## DIRECTIONS FOR THIS TASK
Provide the data again in its entirety, exactly as given.

## DATA EXCERPT
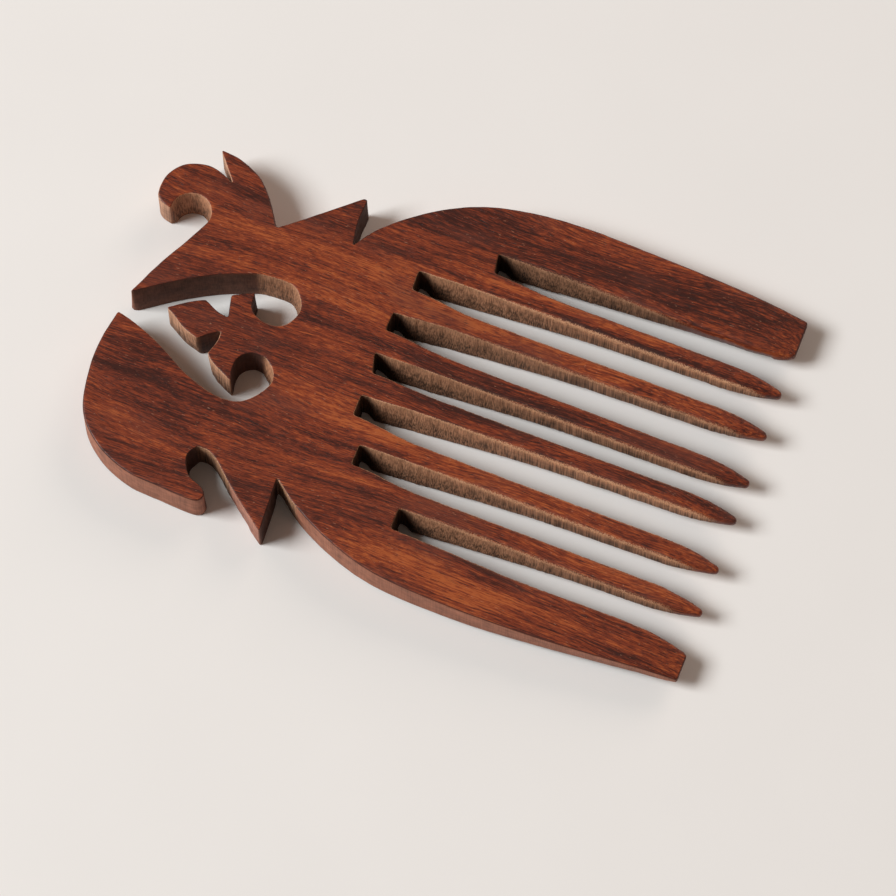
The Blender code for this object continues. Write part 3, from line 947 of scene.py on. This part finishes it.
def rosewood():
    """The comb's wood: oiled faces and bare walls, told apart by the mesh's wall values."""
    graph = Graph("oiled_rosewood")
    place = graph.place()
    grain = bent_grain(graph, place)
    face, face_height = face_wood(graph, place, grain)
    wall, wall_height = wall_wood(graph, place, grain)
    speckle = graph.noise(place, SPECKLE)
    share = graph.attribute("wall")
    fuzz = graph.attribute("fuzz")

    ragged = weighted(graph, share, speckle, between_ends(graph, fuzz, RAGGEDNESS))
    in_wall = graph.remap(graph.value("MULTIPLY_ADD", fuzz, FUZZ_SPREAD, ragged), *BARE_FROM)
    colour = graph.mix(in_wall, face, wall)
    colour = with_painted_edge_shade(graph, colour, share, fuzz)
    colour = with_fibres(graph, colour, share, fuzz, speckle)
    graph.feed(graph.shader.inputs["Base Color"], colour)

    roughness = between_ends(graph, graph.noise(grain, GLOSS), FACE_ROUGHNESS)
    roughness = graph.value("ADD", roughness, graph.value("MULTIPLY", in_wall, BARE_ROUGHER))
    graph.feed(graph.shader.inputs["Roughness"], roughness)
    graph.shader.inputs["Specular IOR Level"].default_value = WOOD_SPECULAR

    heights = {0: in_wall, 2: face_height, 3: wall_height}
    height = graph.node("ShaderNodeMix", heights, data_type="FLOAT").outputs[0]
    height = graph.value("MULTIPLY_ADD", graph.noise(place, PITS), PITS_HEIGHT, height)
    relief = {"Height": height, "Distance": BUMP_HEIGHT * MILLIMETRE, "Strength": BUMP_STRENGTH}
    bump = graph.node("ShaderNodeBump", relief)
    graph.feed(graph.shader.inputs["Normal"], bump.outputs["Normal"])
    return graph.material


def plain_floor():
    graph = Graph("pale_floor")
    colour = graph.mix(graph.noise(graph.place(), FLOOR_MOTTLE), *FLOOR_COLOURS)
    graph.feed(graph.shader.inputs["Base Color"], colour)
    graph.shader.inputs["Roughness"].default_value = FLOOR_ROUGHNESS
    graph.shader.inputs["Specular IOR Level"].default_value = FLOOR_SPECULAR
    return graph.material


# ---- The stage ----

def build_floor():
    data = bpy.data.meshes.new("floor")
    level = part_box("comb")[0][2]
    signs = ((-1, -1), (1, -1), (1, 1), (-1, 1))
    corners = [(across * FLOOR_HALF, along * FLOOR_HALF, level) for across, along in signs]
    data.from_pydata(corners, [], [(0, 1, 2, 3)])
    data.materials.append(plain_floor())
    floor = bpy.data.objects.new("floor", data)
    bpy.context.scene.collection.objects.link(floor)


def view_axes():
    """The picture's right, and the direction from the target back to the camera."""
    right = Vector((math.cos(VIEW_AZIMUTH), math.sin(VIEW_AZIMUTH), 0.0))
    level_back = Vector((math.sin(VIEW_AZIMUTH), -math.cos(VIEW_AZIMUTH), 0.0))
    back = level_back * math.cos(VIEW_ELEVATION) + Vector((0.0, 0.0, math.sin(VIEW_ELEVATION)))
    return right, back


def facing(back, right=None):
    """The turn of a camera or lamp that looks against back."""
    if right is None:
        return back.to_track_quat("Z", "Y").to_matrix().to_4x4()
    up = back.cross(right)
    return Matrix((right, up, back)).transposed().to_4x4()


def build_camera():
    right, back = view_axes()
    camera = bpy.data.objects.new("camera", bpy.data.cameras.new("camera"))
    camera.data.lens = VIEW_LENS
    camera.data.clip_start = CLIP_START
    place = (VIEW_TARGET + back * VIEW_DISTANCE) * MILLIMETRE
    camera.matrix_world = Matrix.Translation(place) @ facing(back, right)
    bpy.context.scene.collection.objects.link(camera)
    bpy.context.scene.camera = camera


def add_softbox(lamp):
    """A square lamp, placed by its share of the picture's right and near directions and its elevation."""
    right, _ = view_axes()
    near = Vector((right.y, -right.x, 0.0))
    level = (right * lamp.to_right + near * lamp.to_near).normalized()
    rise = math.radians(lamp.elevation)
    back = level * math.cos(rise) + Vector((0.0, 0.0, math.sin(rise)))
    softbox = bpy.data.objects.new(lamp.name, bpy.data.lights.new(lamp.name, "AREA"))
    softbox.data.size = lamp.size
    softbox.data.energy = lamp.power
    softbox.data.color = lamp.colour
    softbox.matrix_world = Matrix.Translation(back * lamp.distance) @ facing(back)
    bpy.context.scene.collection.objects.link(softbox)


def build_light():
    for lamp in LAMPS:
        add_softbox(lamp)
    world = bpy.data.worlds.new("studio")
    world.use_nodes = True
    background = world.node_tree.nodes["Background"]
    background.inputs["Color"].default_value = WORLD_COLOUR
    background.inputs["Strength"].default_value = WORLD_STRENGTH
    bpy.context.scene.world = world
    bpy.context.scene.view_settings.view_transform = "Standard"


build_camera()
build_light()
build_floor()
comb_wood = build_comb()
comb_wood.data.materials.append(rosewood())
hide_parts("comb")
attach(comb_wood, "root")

## SOLUTION TO THIS EXERCISE
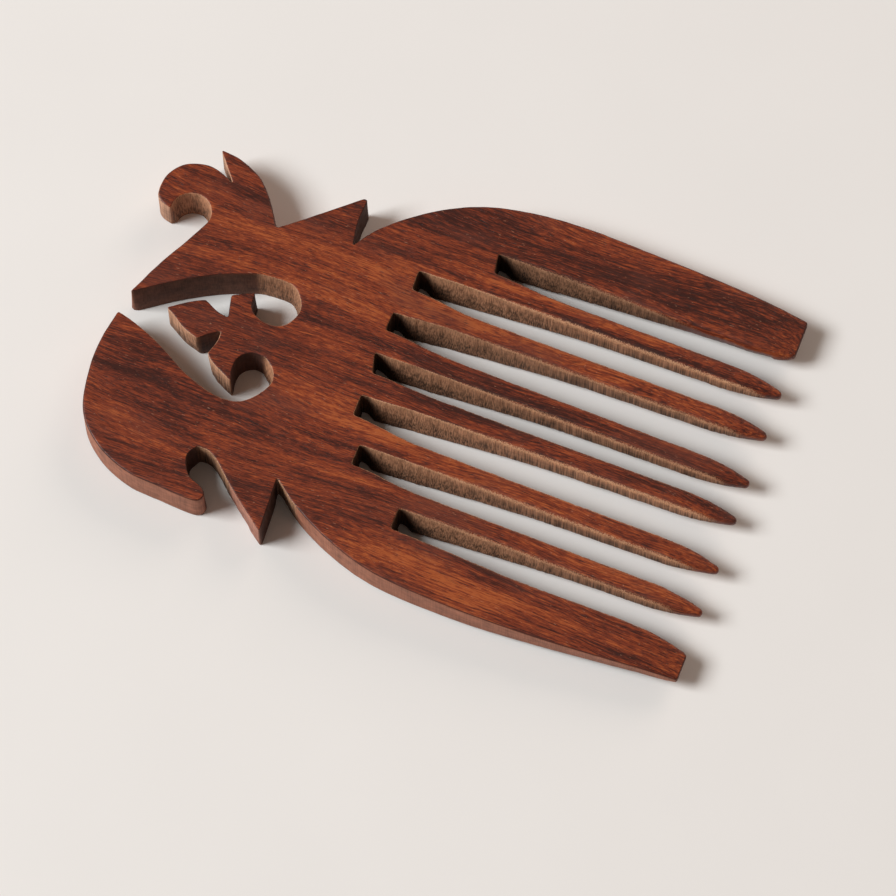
The Blender code for this object continues. Write part 3, from line 947 of scene.py on. This part finishes it.
def rosewood():
    """The comb's wood: oiled faces and bare walls, told apart by the mesh's wall values."""
    graph = Graph("oiled_rosewood")
    place = graph.place()
    grain = bent_grain(graph, place)
    face, face_height = face_wood(graph, place, grain)
    wall, wall_height = wall_wood(graph, place, grain)
    speckle = graph.noise(place, SPECKLE)
    share = graph.attribute("wall")
    fuzz = graph.attribute("fuzz")

    ragged = weighted(graph, share, speckle, between_ends(graph, fuzz, RAGGEDNESS))
    in_wall = graph.remap(graph.value("MULTIPLY_ADD", fuzz, FUZZ_SPREAD, ragged), *BARE_FROM)
    colour = graph.mix(in_wall, face, wall)
    colour = with_painted_edge_shade(graph, colour, share, fuzz)
    colour = with_fibres(graph, colour, share, fuzz, speckle)
    graph.feed(graph.shader.inputs["Base Color"], colour)

    roughness = between_ends(graph, graph.noise(grain, GLOSS), FACE_ROUGHNESS)
    roughness = graph.value("ADD", roughness, graph.value("MULTIPLY", in_wall, BARE_ROUGHER))
    graph.feed(graph.shader.inputs["Roughness"], roughness)
    graph.shader.inputs["Specular IOR Level"].default_value = WOOD_SPECULAR

    heights = {0: in_wall, 2: face_height, 3: wall_height}
    height = graph.node("ShaderNodeMix", heights, data_type="FLOAT").outputs[0]
    height = graph.value("MULTIPLY_ADD", graph.noise(place, PITS), PITS_HEIGHT, height)
    relief = {"Height": height, "Distance": BUMP_HEIGHT * MILLIMETRE, "Strength": BUMP_STRENGTH}
    bump = graph.node("ShaderNodeBump", relief)
    graph.feed(graph.shader.inputs["Normal"], bump.outputs["Normal"])
    return graph.material


def plain_floor():
    graph = Graph("pale_floor")
    colour = graph.mix(graph.noise(graph.place(), FLOOR_MOTTLE), *FLOOR_COLOURS)
    graph.feed(graph.shader.inputs["Base Color"], colour)
    graph.shader.inputs["Roughness"].default_value = FLOOR_ROUGHNESS
    graph.shader.inputs["Specular IOR Level"].default_value = FLOOR_SPECULAR
    return graph.material


# ---- The stage ----

def build_floor():
    data = bpy.data.meshes.new("floor")
    level = part_box("comb")[0][2]
    signs = ((-1, -1), (1, -1), (1, 1), (-1, 1))
    corners = [(across * FLOOR_HALF, along * FLOOR_HALF, level) for across, along in signs]
    data.from_pydata(corners, [], [(0, 1, 2, 3)])
    data.materials.append(plain_floor())
    floor = bpy.data.objects.new("floor", data)
    bpy.context.scene.collection.objects.link(floor)


def view_axes():
    """The picture's right, and the direction from the target back to the camera."""
    right = Vector((math.cos(VIEW_AZIMUTH), math.sin(VIEW_AZIMUTH), 0.0))
    level_back = Vector((math.sin(VIEW_AZIMUTH), -math.cos(VIEW_AZIMUTH), 0.0))
    back = level_back * math.cos(VIEW_ELEVATION) + Vector((0.0, 0.0, math.sin(VIEW_ELEVATION)))
    return right, back


def facing(back, right=None):
    """The turn of a camera or lamp that looks against back."""
    if right is None:
        return back.to_track_quat("Z", "Y").to_matrix().to_4x4()
    up = back.cross(right)
    return Matrix((right, up, back)).transposed().to_4x4()


def build_camera():
    right, back = view_axes()
    camera = bpy.data.objects.new("camera", bpy.data.cameras.new("camera"))
    camera.data.lens = VIEW_LENS
    camera.data.clip_start = CLIP_START
    place = (VIEW_TARGET + back * VIEW_DISTANCE) * MILLIMETRE
    camera.matrix_world = Matrix.Translation(place) @ facing(back, right)
    bpy.context.scene.collection.objects.link(camera)
    bpy.context.scene.camera = camera


def add_softbox(lamp):
    """A square lamp, placed by its share of the picture's right and near directions and its elevation."""
    right, _ = view_axes()
    near = Vector((right.y, -right.x, 0.0))
    level = (right * lamp.to_right + near * lamp.to_near).normalized()
    rise = math.radians(lamp.elevation)
    back = level * math.cos(rise) + Vector((0.0, 0.0, math.sin(rise)))
    softbox = bpy.data.objects.new(lamp.name, bpy.data.lights.new(lamp.name, "AREA"))
    softbox.data.size = lamp.size
    softbox.data.energy = lamp.power
    softbox.data.color = lamp.colour
    softbox.matrix_world = Matrix.Translation(back * lamp.distance) @ facing(back)
    bpy.context.scene.collection.objects.link(softbox)


def build_light():
    for lamp in LAMPS:
        add_softbox(lamp)
    world = bpy.data.worlds.new("studio")
    world.use_nodes = True
    background = world.node_tree.nodes["Background"]
    background.inputs["Color"].default_value = WORLD_COLOUR
    background.inputs["Strength"].default_value = WORLD_STRENGTH
    bpy.context.scene.world = world
    bpy.context.scene.view_settings.view_transform = "Standard"


build_camera()
build_light()
build_floor()
comb_wood = build_comb()
comb_wood.data.materials.append(rosewood())
hide_parts("comb")
attach(comb_wood, "root")